The problem:
Wherever the string "scene" appears in a line, extract that line.

Data lines:

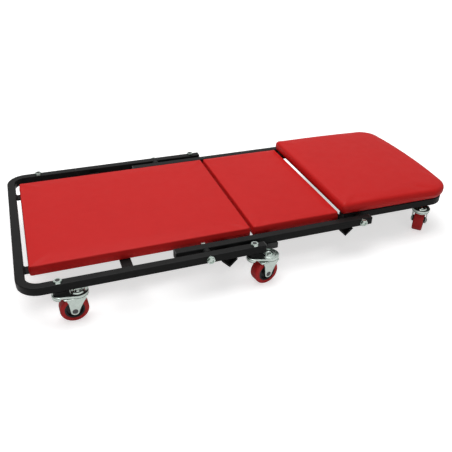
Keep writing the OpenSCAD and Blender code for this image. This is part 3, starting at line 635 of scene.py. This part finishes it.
def pad_mesh(outline, base_z, board_t, edge_z, roll, crown, tuck):
    """Points, faces and the share of each point that is held: 1 on the board, 0 on the free top."""
    nx, ny = outline.across, outline.deep
    points, faces, hold = [], [], []
    index = {}
    for j, row in enumerate(coons(outline.loop(roll), nx, ny)):
        for i, p in enumerate(row):
            u, v = 2 * i / nx - 1, 2 * j / ny - 1
            rise = crown * (1 - abs(u) ** CROWN_POWER) * (1 - abs(v) ** CROWN_POWER)
            index[i, j] = len(points)
            points.append((p.x, p.y, edge_z + rise))
            hold.append(0.0)
    for j in range(ny):
        for i in range(nx):
            faces.append((index[i, j], index[i + 1, j], index[i + 1, j + 1], index[i, j + 1]))
    border = grid_border(nx, ny)
    last = [index[place] for place in border]
    n = len(border)
    for inset, z, held in cover_rings(base_z, board_t, edge_z, roll, tuck):
        ring = []
        for p in outline.loop(inset):
            ring.append(len(points))
            points.append((p.x, p.y, z))
            hold.append(held)
        for k in range(n):
            m = (k + 1) % n
            faces.append((last[m], last[k], ring[k], ring[m]))
        last = ring
    lid = coons([Vector(points[k][:2]) for k in last], nx, ny)
    inner = dict(zip(border, last))
    for j in range(1, ny):
        for i in range(1, nx):
            inner[i, j] = len(points)
            points.append((lid[j][i].x, lid[j][i].y, base_z + board_t))
            hold.append(1.0)
    for j in range(ny):
        for i in range(nx):
            faces.append((inner[i, j], inner[i, j + 1], inner[i + 1, j + 1], inner[i + 1, j]))
    return points, faces, hold


def swell(piece, hold, cap):
    """Cloth simulation: the cover swells off the board, and no point moves further than cap."""
    start = [v.co.copy() for v in piece.data.vertices]
    group = piece.vertex_groups.new(name="held")
    for k, share in enumerate(hold):
        if share > 0:
            group.add([k], share, "REPLACE")
    cloth = piece.modifiers.new("cloth", "CLOTH")
    for name, value in CLOTH.items():
        setattr(cloth.settings, name, value)
    cloth.settings.effector_weights.gravity = 0.0
    scene = bpy.context.scene
    scene.frame_start, scene.frame_end = 1, SIM_FRAMES
    cloth.point_cache.frame_start, cloth.point_cache.frame_end = 1, SIM_FRAMES
    for k in range(1, SIM_FRAMES + 1):
        scene.frame_set(k)
    shaped = piece.evaluated_get(bpy.context.evaluated_depsgraph_get()).data
    ends = [v.co.copy() for v in shaped.vertices]
    piece.modifiers.clear()
    scene.frame_set(1)
    for v, a, b, share in zip(piece.data.vertices, start, ends, hold):
        move = (b - a) * (1 - share)
        if move.length > cap:
            move *= cap / move.length
        v.co = a + move
    piece.data.update()


def crease(piece, outline, base_z, edge_z, corners):
    """Gathers of the cover at the corners: fine folds that fan out from the hem and fade before the top."""
    for v in piece.data.vertices:
        if v.co.z > edge_z or v.co.z < base_z + GATHER_LOW:
            continue
        for sx, sy, folds, depth in corners:
            r = outline.right_r if sx > 0 else outline.left_r
            cx = outline.high[0] - r if sx > 0 else outline.low[0] + r
            cy = outline.high[1] - r if sy > 0 else outline.low[1] + r
            dx, dy = (v.co.x - cx) * sx, (v.co.y - cy) * sy
            if min(dx, dy) < -GATHER_PAST * r:
                continue
            angle = math.atan2(dy, dx)
            height = (edge_z - v.co.z) / (edge_z - base_z)
            turned = max(0.0, math.sin(min(max(angle, 0), math.pi / 2) * 2))
            fade = min(1.0, height * GATHER_GROWTH) * turned
            push = depth * fade * math.cos(angle * folds * GATHER_WAVES)
            v.co.x += sx * math.cos(angle) * push
            v.co.y += sy * math.sin(angle) * push
    piece.data.update()


def clear_of(z_low, z_high, nodes):
    """Function that says whether a round spot of the pad's underside is clear of these CAD nodes."""
    boxes = []
    for node in nodes:
        mesh = frame["nodes"][node].data
        for polygon in mesh.polygons:
            xs, ys, zs = zip(*(mesh.vertices[k].co for k in polygon.vertices))
            if max(zs) >= z_low and min(zs) <= z_high:
                boxes.append((min(xs), max(xs), min(ys), max(ys)))

    def clear(x, y, r):
        return not any(a - r < x < b + r and c - r < y < d + r for a, b, c, d in boxes)

    return clear


def staples(name, outline, inset, z, body, clear):
    """Staples that hold the cover's hem to the underside of the board."""
    loop = outline.loop(inset)
    points, faces = [], []
    run = STAPLE_GAP / 2
    for a, b in zip(loop, loop[1:] + loop[:1]):
        step = b - a
        run += step.length
        if run < STAPLE_GAP:
            continue
        run = 0.0
        if not clear(a.x, a.y, STAPLE_W / 2 + STAPLE_CLEAR):
            continue
        along = step.normalized()
        across = Vector((-along.y, along.x))
        start = len(points)
        for s, dz in STAPLE_BEND:
            for t in (-1, 1):
                p = a + along * (s * STAPLE_W / 2) + across * (t * STAPLE_T)
                points.append((p.x, p.y, z + dz * STAPLE_T * STAPLE_RISE))
        for n in range(start, len(points) - 2, 2):
            faces.append((n, n + 1, n + 3, n + 2))
    if faces:
        piece = add_piece(name, points, faces, "staple", body, smooth=False)
        thicken(piece, STAPLE_T * STAPLE_SHELL, 1.0)


def pad(
    name, node, body, under, reach, left_r, right_r, bow, edge_drop, roll, crown, tuck, cap, fill, corners, sag
):
    """One upholstered pad: its cover, creased and stapled, in place of the CAD cushion."""
    low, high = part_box(node)
    board_low, board_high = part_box(node.replace("cushion", "board"))
    base_z = board_low[2]
    near_left, far_right = (low[0] - reach[0], low[1]), (high[0] + reach[1] - bow, high[1])
    outline = Outline(near_left, far_right, left_r, right_r, bow)
    edge_z = high[2] - edge_drop
    points, faces, hold = pad_mesh(outline, base_z, board_high[2] - base_z, edge_z, roll, crown, tuck)
    clear = clear_of(base_z + UNDER_PAD[0], base_z + UNDER_PAD[1], under)
    middle, half = (low[1] + high[1]) / 2, (high[1] - low[1]) / 2
    for k, (x, y, z) in enumerate(points):
        if z < base_z - HEM_SEEN and not clear(x, y, HEM_GAP):
            z = base_z + HEM_LIFTED
        elif z > base_z:
            along = min(max((x - low[0]) / (high[0] - low[0]), 0), 1)
            fall = sag * along ** 3 * abs((y - middle) / half) ** 3
            z -= fall * (z - base_z) / (edge_z - base_z)
        points[k] = (x, y, z)
    piece = add_piece(name, points, faces, "vinyl_red", body)
    staples(name + "_staples", outline, tuck + STAPLE_IN, base_z - HEM_T, body, clear)
    swell(piece, hold, cap)
    crease(piece, outline, base_z, edge_z, corners)
    smooth = piece.modifiers.new("smooth", "SUBSURF")
    smooth.levels = smooth.render_levels = 1
    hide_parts(node)


def arm_nose(name, bolt, start, body):
    """Curled shell round a bolt, deepest towards the start angle, that fades out at both ends."""
    points, faces = [], []
    high = NOSE_SECTION[0][1]
    for i in range(NOSE_STEPS + 1):
        angle = math.radians(NOSE_TURN) * (2 * i / NOSE_STEPS - 1)
        depth = min(1.0, (NOSE_TURN - abs(math.degrees(angle))) / NOSE_EASE)
        depth = depth * depth * (3 - 2 * depth)
        for out, z in NOSE_SECTION:
            r = NOSE_R + out * MM * depth
            x, y = bolt.x + r * math.cos(start + angle), bolt.y + r * math.sin(start + angle)
            points.append((x, y, (high - (high - z) * (NOSE_END + (1 - NOSE_END) * depth)) * MM))
    rows = len(NOSE_SECTION)
    for i in range(NOSE_STEPS):
        for a in range(i * rows, (i + 1) * rows - 1):
            faces.append((a, a + 1, a + rows + 1, a + rows))
    piece = add_piece(name, points, faces, "zinc", body)
    thicken(piece, NOSE_T, -1.0)


def nut_bore_shade(name, bolt, top, body):
    """Dark disc that fills the mouth of a lock nut, a little below its top: a solid nylon insert over the bolt
    end that paints the shade of the nut's bore.
    """
    sides = BORE_SHADE_SIDES
    points = []
    for z in (top - BORE_SHADE_LOW, top - BORE_SHADE_HIGH):
        for k in range(sides):
            angle = 2 * math.pi * k / sides
            points.append((bolt.x + BORE_SHADE_R * math.cos(angle), bolt.y + BORE_SHADE_R * math.sin(angle), z))
    faces = [tuple(reversed(range(sides))), tuple(range(sides, 2 * sides))]
    faces += [(k, (k + 1) % sides, sides + (k + 1) % sides, sides + k) for k in range(sides)]
    add_piece(name, points, faces, "plug_black", body, smooth=False)


def finish_arms():
    """Rolls each caster arm's end down round its bolt, where the CAD arm stays flat, and fills the nut's mouth
    with a dark disc of painted shade.
    """
    for joint in frame["record"]["behaviour"]["joints"]:
        if not joint["name"].endswith("_turn"):
            continue
        caster = joint["name"].removesuffix("_turn")
        swivel = Vector(joint["pos_m"][:2])
        body = joint["parent"]
        bolts = frame["nodes"][body + "_caster_bolts"].data
        near = [v.co for v in bolts.vertices if (Vector(v.co[:2]) - swivel).length < ARM_REACH]
        xs, ys, zs = zip(*near)
        bolt = Vector(((min(xs) + max(xs)) / 2, (min(ys) + max(ys)) / 2))
        out = bolt - swivel
        arm_nose(caster + "_arm_nose", bolt, math.atan2(out.y, out.x), body)
        # Dark disc in the nut's mouth: painted shade of its bore
        nut_bore_shade(caster + "_nut_bore_shade", bolt, max(zs), body)


bpy.context.scene.view_settings.view_transform = "Standard"
dress_cad()
add_camera()
add_floor()
add_world()
add_softboxes()
finish_arms()
for settings in (LONG_PAD, MIDDLE_PAD, SEAT_PAD):
    pad(**settings)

Response for this exercise:
Keep writing the OpenSCAD and Blender code for this image. This is part 3, starting at line 635 of scene.py. This part finishes it.
    scene = bpy.context.scene
    scene.frame_start, scene.frame_end = 1, SIM_FRAMES
        scene.frame_set(k)
    scene.frame_set(1)
bpy.context.scene.view_settings.view_transform = "Standard"